SOE: Sample-Efficient Robot Policy Self-Improvement Via On-Manifold Exploration
Yang Jin, Jun Lv, Han Xue, Wendi Chen, Chuan Wen, Cewu Lu
AI summary
Problem
Robot policies often suffer from action mode collapse and lack sufficient exploration capability, while existing random perturbation methods are unsafe and cause unstable behaviors. This limits scalable policy refinement without costly human teleoperation.
Approach
SOE learns a compact latent representation of task-relevant factors using a variational information bottleneck and restricts exploration to the manifold of valid actions in this space, acting as a plug-in module that integrates seamlessly with existing policies.
Key results
- 50.8% average relative improvement in real-world task success rates after one self-improvement round
- Safe, temporally coherent exploration by constraining actions to a learned task manifold
- Plug-in dual-path architecture that preserves base policy performance during joint training
- Human-guided steering via disentangled latent dimensions for controllable exploration
Why it matters
Provides a scalable, safe alternative to costly teleoperation and unstable random exploration, enabling roboticists and AI developers to efficiently improve real-world manipulation policies.
Abstract
Intelligent agents progress by continually refining their capabilities through actively exploring environments.

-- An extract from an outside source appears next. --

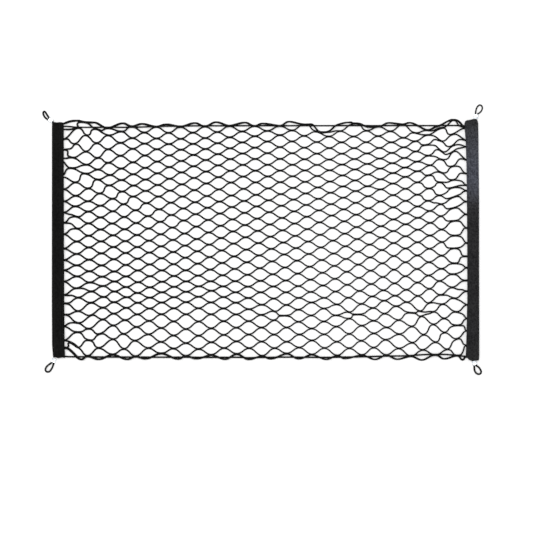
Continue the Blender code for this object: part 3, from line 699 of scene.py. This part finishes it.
class Nodes:
    """A short way to write a material's nodes."""

    def __init__(self, name):
        self.material = bpy.data.materials.new(name)
        self.material.use_nodes = True
        self.tree = self.material.node_tree
        self.shader = self.tree.nodes["Principled BSDF"]

    def add(self, kind, inputs=None, **settings):
        node = self.tree.nodes.new(kind)
        for key, value in settings.items():
            setattr(node, key, value)
        for key, value in (inputs or {}).items():
            self.set(node, key, value)
        return node

    def set(self, node, key, value):
        if isinstance(value, bpy.types.NodeSocket):
            self.tree.links.new(value, node.inputs[key])
        else:
            node.inputs[key].default_value = value

    def here(self):
        return self.add("ShaderNodeTexCoord").outputs["Object"]

    def math(self, operation, *values):
        return self.add("ShaderNodeMath", dict(enumerate(values)), operation=operation).outputs[0]

    def ramp(self, share, *stops):
        node = self.add("ShaderNodeValToRGB", {"Fac": share})
        band = node.color_ramp
        while len(band.elements) < len(stops):
            band.elements.new(0.5)
        for element, (at, colour) in zip(band.elements, stops):
            element.position = at
            element.color = (*colour, 1.0)
        return node.outputs["Color"]

    def noise(self, scale, detail, where):
        inputs = {"Scale": scale, "Detail": detail, "Vector": where}
        return self.add("ShaderNodeTexNoise", inputs).outputs["Fac"]

    def bump(self, height, distance, strength):
        inputs = {"Height": height, "Distance": distance, "Strength": strength}
        return self.add("ShaderNodeBump", inputs).outputs["Normal"]

    def finish(self, colour, roughness, **rest):
        for key, value in {"Base Color": colour, "Roughness": roughness, **rest}.items():
            self.set(self.shader, key.replace("_", " "), value)
        return self.material


def braided_cord(name, dark, light):
    """Fine braid over elastic: a diamond plait round the cord, painted lighter on its raised yarns and
    darker in the grooves between them (painted highlight and painted shade), with a random mottle.
    """
    n = Nodes(name)
    uv = n.add("ShaderNodeUVMap", uv_map="braid").outputs["UV"]
    split = n.add("ShaderNodeSeparateXYZ", {"Vector": uv})
    around = n.math("MULTIPLY", split.outputs["X"], BRAID)
    along = n.math("MULTIPLY", split.outputs["Y"], BRAID * 0.8)
    one = n.math("SINE", n.math("MULTIPLY", n.math("ADD", around, along), math.pi))
    two = n.math("SINE", n.math("MULTIPLY", n.math("SUBTRACT", around, along), math.pi))
    plait = n.math("MULTIPLY", n.math("ABSOLUTE", one), n.math("ABSOLUTE", two))
    here = n.here()
    mottle = n.noise(60.0, 3.0, here)
    share = n.math("ADD", n.math("MULTIPLY", plait, 0.6), n.math("MULTIPLY", mottle, 0.4))
    # Colour from the plait's relief: painted highlight on the raised yarns, painted shade in the grooves
    colour = n.ramp(share, (0.15, dark), (0.85, light))
    rough = n.math("MULTIPLY_ADD", mottle, 0.2, 0.55)
    return n.finish(colour, rough, Normal=n.bump(plait, 0.00018, 0.8), Specular_IOR_Level=0.07)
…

Yet robot policies often lack sufficient exploration capability due to action mode collapse. Existing methods that encourage exploration typically rely on random perturbations, which are unsafe and induce unstable, erratic behaviors, thereby limiting their effectiveness. We propose Self-Improvement via On-Manifold Exploration (SOE), a framework that enhances policy exploration and improvement in robotic manipulation. SOE learns a compact latent representation of task-relevant factors and constrains exploration to the manifold of valid actions, ensuring safety, diversity, and effectiveness. It can be seamlessly integrated with arbitrary policy models as a plug-in module, augmenting exploration without degrading the base policy performance. Moreover, the structured latent space enables human-guided exploration, further improving efficiency and controllability. Extensive experiments in both simulation and real-world tasks demonstrate that SOE consistently out- performs prior methods, achieving higher task success rates, smoother and safer exploration, and superior sample efficiency. These results establish on-manifold exploration as a principled approach to sample-efficient policy self-improvement.